While this change seems to fix issue for case of
--lower-case-table-names=1 it doesn't fix similar issues for
--lower-case-table-names=2. Moreover I think it will actually
break some previously working scenarios using --lctn=2
mode. E.g. if now in --lctn=2 one consistently
uses "TableNameWithSomeUpperCaseLetters" as table name in all
statements including ANALYZE TABLE, then the stats should be
properly updated and visible I_S.TABLES queries, but after your
fix this will be broken since underlying DD.TABLES and
DD.TABLE_STATS will use different versions/casing of table name
which will be compared using utf8_bin collation.
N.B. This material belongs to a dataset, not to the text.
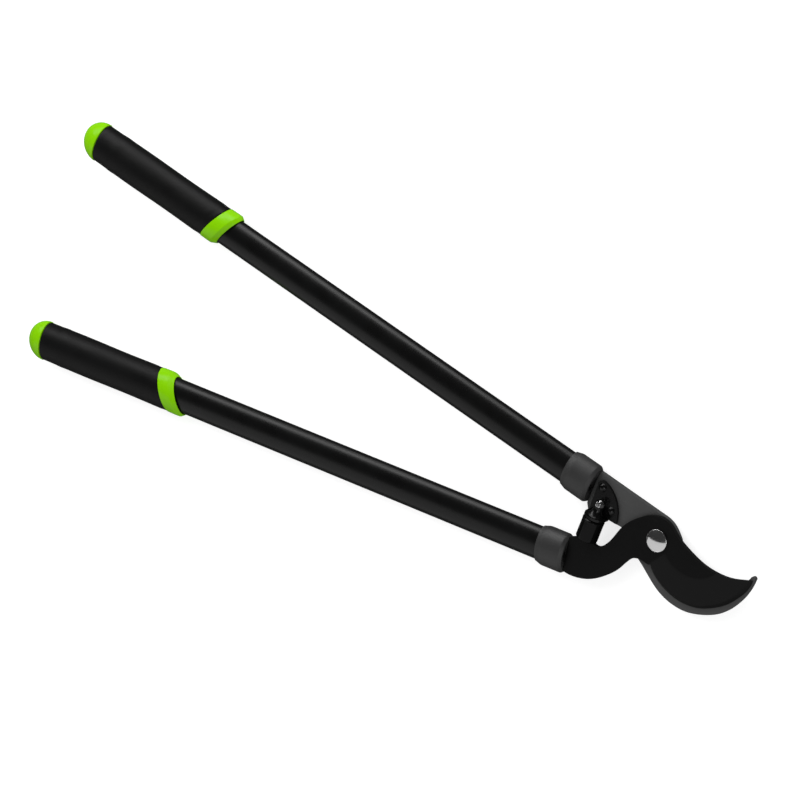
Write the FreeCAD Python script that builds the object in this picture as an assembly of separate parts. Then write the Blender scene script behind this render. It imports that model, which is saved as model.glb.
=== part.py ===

I think the real reason behind both issue reported in the bug and
similar issues for lctn=2 mode is that our DD mysql.table_stats
and mysql.index_stats tables use wrong collation for schema and
table name columns on systems with lctn = 1|2. IMO they should be
using the same collation as mysql.tables.name columns use on this
systems - i.e. utf8_tolower_ci.

I think that the proper fix for the problem is to change the
collation of schema and table_name columns in
mysql.table/index_stats tables (in case of lctn>0). Of course
this means that upgrade will become non-trivial (we either have
to remove potential duplicate rows during upgrade or wipe these
tables clean, but the latter might cause some screaming and
better to avoid, IMO).

Alternatively, if there is a need to provide fix for original
issue reported ASAP, we can probably adjust your fix to limit it
only to --lctn=1 case and report separate bug about --lctn=2
cases, which will require more work/bigger fix. But if there is
no pressure from Support or Customer I would prefer not to go
this way as it means more or less double work.